> [Work required]: Quote every line as given.
---
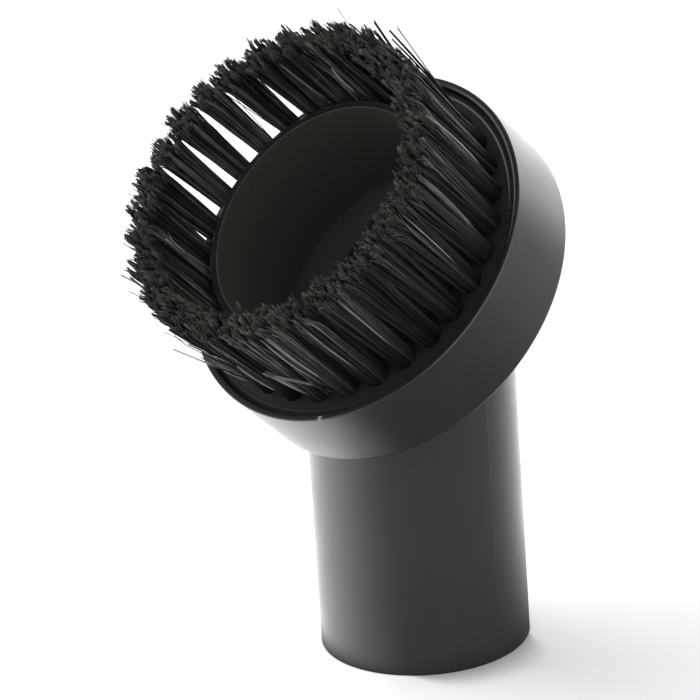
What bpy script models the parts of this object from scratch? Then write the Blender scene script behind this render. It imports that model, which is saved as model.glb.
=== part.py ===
"""Round dusting brush for a vacuum cleaner wand.

One moulded body holds the push-on socket, the head tilted at 45 degrees and the sleeve that the
air passes through. A tufted ring is pressed into the channel between the head's outer wall and
the sleeve, and thirty flared tufts of bristle stand in its blind holes, each folded over a flat
wire anchor. The socket's axis is vertical and the head faces -Y.
"""

import math
import random

import bmesh
import bpy
from mathutils import Matrix, Vector

MM = 0.001

# Fits
PRESS_GAP = 0.3 * MM            # between the ring and the walls that hold it
ROOT_GAP = 0.3 * MM             # around a tuft in its hole
ANCHOR_GAP = 0.3 * MM           # around an anchor inside the folded tuft
TUFT_TIP_GAP = 0.35 * MM        # between neighbouring tufts at their tips

# Socket, pushed over the male end of a 32 mm wand
SOCKET_MOUTH_BORE_R = 16.10 * MM
SOCKET_END_BORE_R = 15.90 * MM
SOCKET_DEPTH = 36.0 * MM
SOCKET_STOP_STEP = 1.0 * MM
SOCKET_LEAD_IN = 0.6 * MM
TUBE_MOUTH_OUTER_R = 18.25 * MM
TUBE_TOP_OUTER_R = 18.35 * MM
TUBE_END_ROUND = 0.9 * MM

# Head
HEAD_TILT = math.radians(45.0)
HEAD_CENTRE_HEIGHT = 64.7 * MM  # where the head's axis leaves the tube's axis, at the back wall
HEAD_DEPTH = 15.8 * MM          # back wall to rim
HEAD_RIM_R = 33.0 * MM
HEAD_DRAFT = 0.15 * MM          # how much smaller the head is at its back
HEAD_BACK_ROUND = 0.8 * MM
BACK_WALL = 2.0 * MM
RIM_WALL = 1.3 * MM
RIM_ROUND = 0.4 * MM
NECK_FILLET = 1.2 * MM          # where the tube grows out of the back wall

# Air sleeve, inside the ring of tufts
CHANNEL_WIDTH = 8.7 * MM        # between the head's outer wall and the sleeve
SLEEVE_WALL = 1.3 * MM
SLEEVE_RISE = 9.5 * MM          # above the rim
THROAT_MARGIN = 0.4 * MM        # kept between the throat's edge and the foot of the sleeve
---
> [Finished task]:
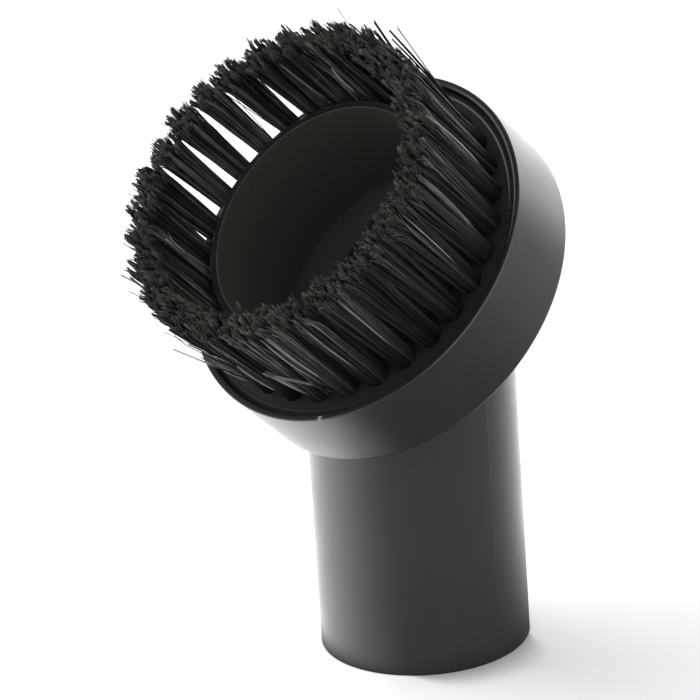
What bpy script models the parts of this object from scratch? Then write the Blender scene script behind this render. It imports that model, which is saved as model.glb.
=== part.py ===
"""Round dusting brush for a vacuum cleaner wand.

One moulded body holds the push-on socket, the head tilted at 45 degrees and the sleeve that the
air passes through. A tufted ring is pressed into the channel between the head's outer wall and
the sleeve, and thirty flared tufts of bristle stand in its blind holes, each folded over a flat
wire anchor. The socket's axis is vertical and the head faces -Y.
"""

import math
import random

import bmesh
import bpy
from mathutils import Matrix, Vector

MM = 0.001

# Fits
PRESS_GAP = 0.3 * MM            # between the ring and the walls that hold it
ROOT_GAP = 0.3 * MM             # around a tuft in its hole
ANCHOR_GAP = 0.3 * MM           # around an anchor inside the folded tuft
TUFT_TIP_GAP = 0.35 * MM        # between neighbouring tufts at their tips

# Socket, pushed over the male end of a 32 mm wand
SOCKET_MOUTH_BORE_R = 16.10 * MM
SOCKET_END_BORE_R = 15.90 * MM
SOCKET_DEPTH = 36.0 * MM
SOCKET_STOP_STEP = 1.0 * MM
SOCKET_LEAD_IN = 0.6 * MM
TUBE_MOUTH_OUTER_R = 18.25 * MM
TUBE_TOP_OUTER_R = 18.35 * MM
TUBE_END_ROUND = 0.9 * MM

# Head
HEAD_TILT = math.radians(45.0)
HEAD_CENTRE_HEIGHT = 64.7 * MM  # where the head's axis leaves the tube's axis, at the back wall
HEAD_DEPTH = 15.8 * MM          # back wall to rim
HEAD_RIM_R = 33.0 * MM
HEAD_DRAFT = 0.15 * MM          # how much smaller the head is at its back
HEAD_BACK_ROUND = 0.8 * MM
BACK_WALL = 2.0 * MM
RIM_WALL = 1.3 * MM
RIM_ROUND = 0.4 * MM
NECK_FILLET = 1.2 * MM          # where the tube grows out of the back wall

# Air sleeve, inside the ring of tufts
CHANNEL_WIDTH = 8.7 * MM        # between the head's outer wall and the sleeve
SLEEVE_WALL = 1.3 * MM
SLEEVE_RISE = 9.5 * MM          # above the rim
THROAT_MARGIN = 0.4 * MM        # kept between the throat's edge and the foot of the sleeve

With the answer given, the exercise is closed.